The Printer Who Broke the Law to Free the Press

The trial that established press freedom in the English-speaking world was never supposed to be won.

The Idea

Press freedom is often talked about as a principle, but it was forged in specific, dangerous moments — and one of the most consequential happened in a New York courtroom in 1735. Before that, the dominant legal doctrine was something called seditious libel, and it worked like this: publishing criticism of the government was a crime regardless of whether what you printed was true. In fact, the law held that truth made it worse, because accurate criticism was more damaging to authority than false criticism. This wasn't an obscure technicality — it was the enforced logic of power. Printers who challenged it risked ruin, imprisonment, or worse. What makes this worth understanding today is how fragile the alternative actually is. The idea that journalists can hold power to account without being punished for it isn't the natural state of things — it's an exception, and a relatively recent one. Most governments throughout most of history have treated controlling information as a basic function of rule. Press freedom, where it exists, was built against the grain of that instinct. And it tends to erode not through a single dramatic reversal but through incremental pressure: a licensing requirement here, a vague national security law there, a pattern of harassment that quietly makes certain stories too expensive to tell. Understanding its origins makes the fragility visible.

In the World

In 1733, a German-born printer named John Peter Zenger began publishing the New-York Weekly Journal, a paper explicitly designed to criticise the colonial governor William Cosby — a man who had rigged courts, seized land, and ruled with casual contempt for the colonists he governed. Cosby had Zenger arrested for seditious libel. Under the law of the time, the jury's only job was to decide whether Zenger had printed the material. The judge would then decide whether it was libellous. The facts of publication were not in dispute. Zenger should have lost.
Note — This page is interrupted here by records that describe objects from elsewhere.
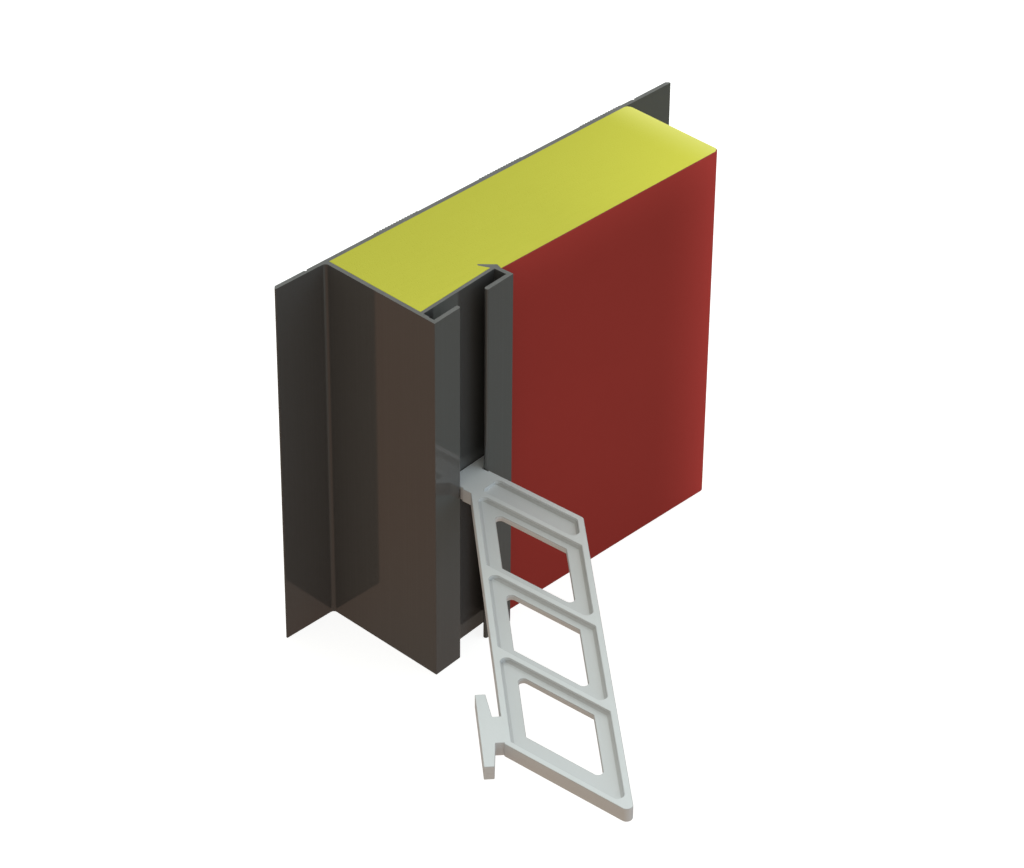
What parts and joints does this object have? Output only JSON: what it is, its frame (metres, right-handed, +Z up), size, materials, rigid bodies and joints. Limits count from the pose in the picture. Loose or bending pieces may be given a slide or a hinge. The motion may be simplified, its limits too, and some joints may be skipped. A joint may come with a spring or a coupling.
{
  "type": "cavity closer",
  "caption": "Extruded closer profile with flanges, web and tie channel round an insulation core with a thin facing, with a ladder-shaped wall tie that slides in the channel.",
  "frame": {"origin": "middle of the insulation core on the lower cut end", "axes": "+Z up along the extrusion, +X across the wall cavity away from the web, +Y out to the reveal face"},
  "size_m": [0.1749, 0.1411, 0.1],
  "materials": {
    "profile": "gloss",
    "insulation": "matt, smooth cut",
    "facing": "satin film",
    "tie": "satin"
  },
  "bodies": {
    "closer": {"profile": "profile", "insulation": "insulation", "facing": "facing"},
    "tie": {"tie": "tie"}
  },
  "joints": [
    {"name": "tie_slide", "type": "slide", "parent": "closer", "child": "tie", "axis": [0, 0, 1], "range_m": [-0.0465, 0.05]}
  ]
}
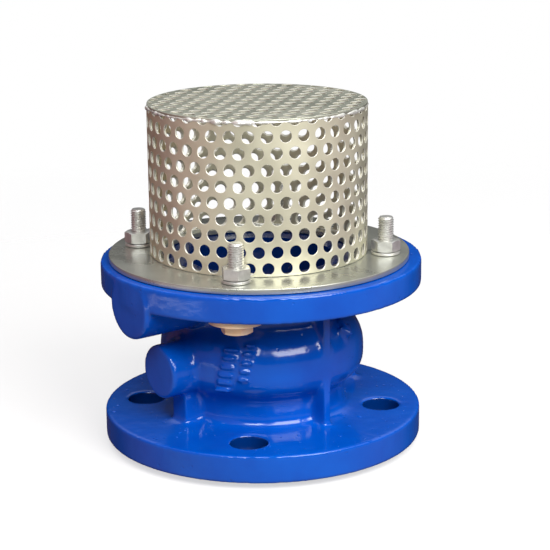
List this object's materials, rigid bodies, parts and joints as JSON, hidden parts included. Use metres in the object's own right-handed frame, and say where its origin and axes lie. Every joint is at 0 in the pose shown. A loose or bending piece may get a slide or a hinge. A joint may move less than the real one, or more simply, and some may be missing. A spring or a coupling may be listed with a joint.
{
  "type": "foot valve",
  "caption": "Flanged foot valve: a spring-closed disc in a short cast body, with a perforated strainer basket bolted over its inlet.",
  "frame": {"origin": "centre of the outlet flange's raised face, on which the valve stands", "axes": "+Z along the flow axis from the outlet towards the strainer; -Y towards the front, where one bolt stands nearly in the middle"},
  "size_m": [0.166, 0.166, 0.1778],
  "materials": {
    "blue_coating": "glossy epoxy over a rough casting",
    "seat_bronze": "machined",
    "black_rubber": "matte",
    "spider_bronze": "as cast",
    "bush_polymer": "machined",
    "spring_steel": "drawn wire",
    "plate_steel": "satin mill finish",
    "basket_steel": "satin perforated sheet",
    "disc_steel": "machined",
    "bolt_steel": "bright rolled thread",
    "gold_passivated_steel": "gold passivated zinc"
  },
  "bodies": {
    "valve": {"valve_body": "blue_coating", "seat_ring": "seat_bronze", "seat_oring": "black_rubber", "guide_spider": "spider_bronze", "guide_bush": "bush_polymer", "closing_spring": "spring_steel", "strainer_plate": "plate_steel", "basket_shell": "basket_steel", "basket_end": "basket_steel", "bolt_1": "bolt_steel", "flange_washer_1": "gold_passivated_steel", "plate_washer_1": "bolt_steel", "plate_nut_1": "bolt_steel", "bolt_2": "bolt_steel", "flange_washer_2": "gold_passivated_steel", "plate_washer_2": "bolt_steel", "plate_nut_2": "bolt_steel", "bolt_3": "bolt_steel", "flange_washer_3": "gold_passivated_steel", "plate_washer_3": "bolt_steel", "plate_nut_3": "bolt_steel", "bolt_4": "bolt_steel", "flange_washer_4": "gold_passivated_steel", "plate_washer_4": "bolt_steel", "plate_nut_4": "bolt_steel"},
    "disc": {"valve_disc": "disc_steel", "disc_seal": "black_rubber", "seal_retainer": "disc_steel", "retainer_nut": "disc_steel", "guide_stem": "disc_steel"}
  },
  "joints": [
    {"name": "disc_lift", "type": "slide", "parent": "valve", "child": "disc", "axis": [0, 0, -1], "range_m": [0, 0.013], "stiffness_N_per_m": 1300, "springref_m": -0.009, "deforming": ["closing_spring"]}
  ]
}
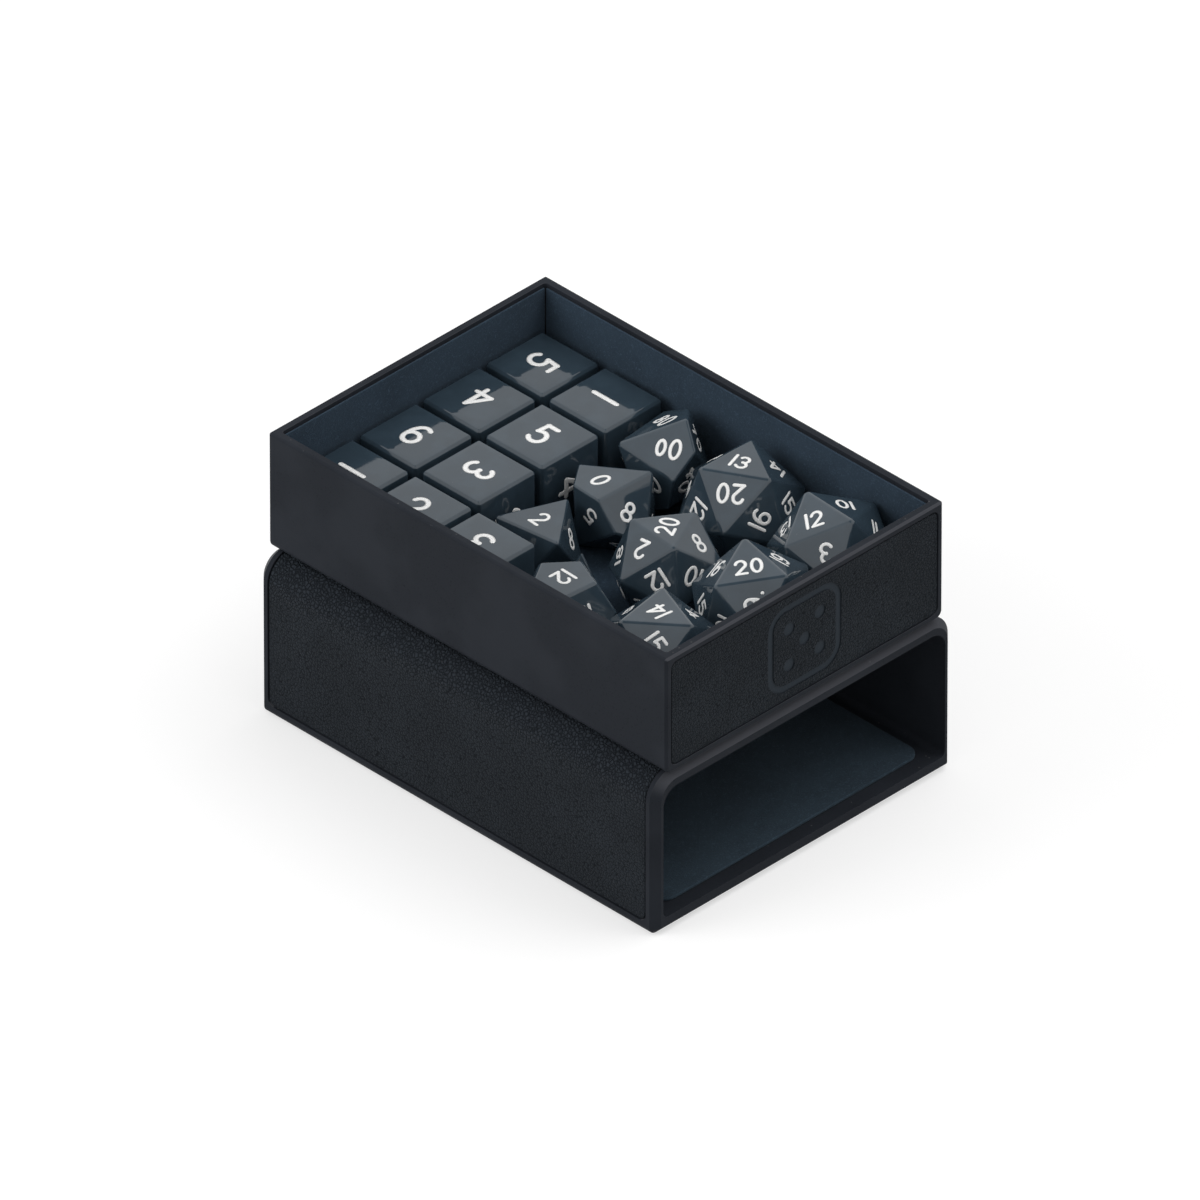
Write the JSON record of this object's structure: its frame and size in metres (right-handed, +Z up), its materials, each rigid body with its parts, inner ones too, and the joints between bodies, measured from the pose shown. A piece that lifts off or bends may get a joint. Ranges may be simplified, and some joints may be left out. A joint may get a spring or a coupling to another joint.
{
  "type": "dice storage chest",
  "caption": "Moulded slip sleeve with a leather wrap, a felt-lined drawer that slides through it and here stands on its roof, and loose polyhedral dice in the drawer.",
  "frame": {"origin": "centre of the sleeve's footprint, on the plane the sleeve stands on", "axes": "+Z up; Y along the sleeve and drawer, with the panelled drawer front at -Y; X across the width"},
  "size_m": [0.076, 0.101, 0.0596],
  "materials": {
    "moulded_shell": "fine satin texture",
    "leather": "pebbled grain",
    "felt": "short nap",
    "dice_resin": "polished",
    "numeral_paint": "white paint in the numerals"
  },
  "bodies": {
    "sleeve": {"sleeve_case": "moulded_shell", "sleeve_leather_wrap": "leather", "sleeve_floor_felt": "felt"},
    "drawer": {"drawer_tray": "moulded_shell", "drawer_front_leather": "leather", "drawer_floor_felt": "felt", "drawer_lining_left": "felt", "drawer_lining_right": "felt", "drawer_lining_front": "felt", "drawer_lining_rear": "felt"},
    "die_d6_1": {"d6_1": "dice_resin"},
    "die_d6_2": {"d6_2": "dice_resin"},
    "die_d6_3": {"d6_3": "dice_resin"},
    "die_d6_4": {"d6_4": "dice_resin"},
    "die_d6_5": {"d6_5": "dice_resin"},
    "die_d6_6": {"d6_6": "dice_resin"},
    "die_d6_7": {"d6_7": "dice_resin"},
    "die_d6_8": {"d6_8": "dice_resin"},
    "die_d6_9": {"d6_9": "dice_resin"},
    "die_d20_1": {"d20_1": "dice_resin"},
    "die_d20_2": {"d20_2": "dice_resin"},
    "die_d20_3": {"d20_3": "dice_resin"},
    "die_d20_4": {"d20_4": "dice_resin"},
    "die_d20_small": {"d20_small": "dice_resin"},
    "die_d12": {"d12": "dice_resin"},
    "die_d10": {"d10": "dice_resin"},
    "die_d10_tens": {"d10_tens": "dice_resin"},
    "die_d8": {"d8": "dice_resin"},
    "die_d4": {"d4": "dice_resin"}
  },
  "joints": [
    {"name": "drawer_slide", "type": "slide", "parent": "sleeve", "child": "drawer", "axis": [0, -1, 0], "range_m": [0, 0.1011]},
    {"name": "lift_d6_1", "type": "slide", "parent": "drawer", "child": "die_d6_1", "axis": [0, 0, 1], "range_m": [0, 0.04]},
    {"name": "lift_d6_2", "type": "slide", "parent": "drawer", "child": "die_d6_2", "axis": [0, 0, 1], "range_m": [0, 0.04]},
    {"name": "lift_d6_3", "type": "slide", "parent": "drawer", "child": "die_d6_3", "axis": [0, 0, 1], "range_m": [0, 0.04]},
    {"name": "lift_d6_4", "type": "slide", "parent": "drawer", "child": "die_d6_4", "axis": [0, 0, 1], "range_m": [0, 0.04]},
    {"name": "lift_d6_5", "type": "slide", "parent": "drawer", "child": "die_d6_5", "axis": [0, 0, 1], "range_m": [0, 0.04]},
    {"name": "lift_d6_6", "type": "slide", "parent": "drawer", "child": "die_d6_6", "axis": [0, 0, 1], "range_m": [0, 0.04]},
    {"name": "lift_d6_7", "type": "slide", "parent": "drawer", "child": "die_d6_7", "axis": [0, 0, 1], "range_m": [0, 0.04]},
    {"name": "lift_d6_8", "type": "slide", "parent": "drawer", "child": "die_d6_8", "axis": [0, 0, 1], "range_m": [0, 0.04]},
    {"name": "lift_d6_9", "type": "slide", "parent": "drawer", "child": "die_d6_9", "axis": [0, 0, 1], "range_m": [0, 0.04]},
    {"name": "lift_d20_1", "type": "slide", "parent": "drawer", "child": "die_d20_1", "axis": [0, 0, 1], "range_m": [0, 0.04]},
    {"name": "lift_d20_2", "type": "slide", "parent": "drawer", "child": "die_d20_2", "axis": [0, 0, 1], "range_m": [0, 0.04]},
    {"name": "lift_d20_3", "type": "slide", "parent": "drawer", "child": "die_d20_3", "axis": [0, 0, 1], "range_m": [0, 0.04]},
    {"name": "lift_d20_4", "type": "slide", "parent": "drawer", "child": "die_d20_4", "axis": [0, 0, 1], "range_m": [0, 0.04]},
    {"name": "lift_d20_small", "type": "slide", "parent": "drawer", "child": "die_d20_small", "axis": [0, 0, 1], "range_m": [0, 0.04]},
    {"name": "lift_d12", "type": "slide", "parent": "drawer", "child": "die_d12", "axis": [0, 0, 1], "range_m": [0, 0.04]},
    {"name": "lift_d10", "type": "slide", "parent": "drawer", "child": "die_d10", "axis": [0, 0, 1], "range_m": [0, 0.04]},
    {"name": "lift_d10_tens", "type": "slide", "parent": "drawer", "child": "die_d10_tens", "axis": [0, 0, 1], "range_m": [0, 0.04]},
    {"name": "lift_d8", "type": "slide", "parent": "drawer", "child": "die_d8", "axis": [0, 0, 1], "range_m": [0, 0.04]},
    {"name": "lift_d4", "type": "slide", "parent": "drawer", "child": "die_d4", "axis": [0, 0, 1], "range_m": [0, 0.04]}
  ]
}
But his lawyer, Andrew Hamilton — brought in at the last minute from Philadelphia and already in his eighties — made an audacious argument: that truth should be a defence against libel, and that the jury should have the power to decide both the facts and the law. Hamilton told the jury directly that what was at stake was 'the liberty of opposing arbitrary power by speaking and writing truth.' The jury acquitted Zenger in under ten minutes. The verdict had no immediate legal force — it didn't change the statute — but it planted something. It became a reference point for journalists, lawyers, and eventually constitutional framers who built protections for a free press into the foundations of new governments. Zenger himself went back to printing. Hamilton went home. But the argument they made together didn't go away.

Why It Matters

There's a temptation to treat press freedom as a background condition — something that either exists in your country or doesn't, a box that gets ticked in democracy indices. But the Zenger case reveals it as something more contested and more dynamic than that. It was won by a clever argument, not by a change in the law. It depended on a jury willing to ignore the judge's instructions. It could easily have gone the other way. That contingency matters. Press freedom today is secured or eroded through similarly specific moments: a whistleblower law that gets quietly narrowed, a legal precedent that makes investigative journalism prohibitively expensive, a pattern of phone-tapping that never quite becomes a public scandal. The Zenger story is a useful frame for noticing those moments — for asking not just 'is the press free in my country?' but 'who is currently arguing that it should be, against what kind of pressure, and what are the chances they win?'

A Question to Ponder

If truth being a defence against libel had to be argued for and won rather than assumed — what other press freedoms might we be taking for granted that are actually still up for grabs?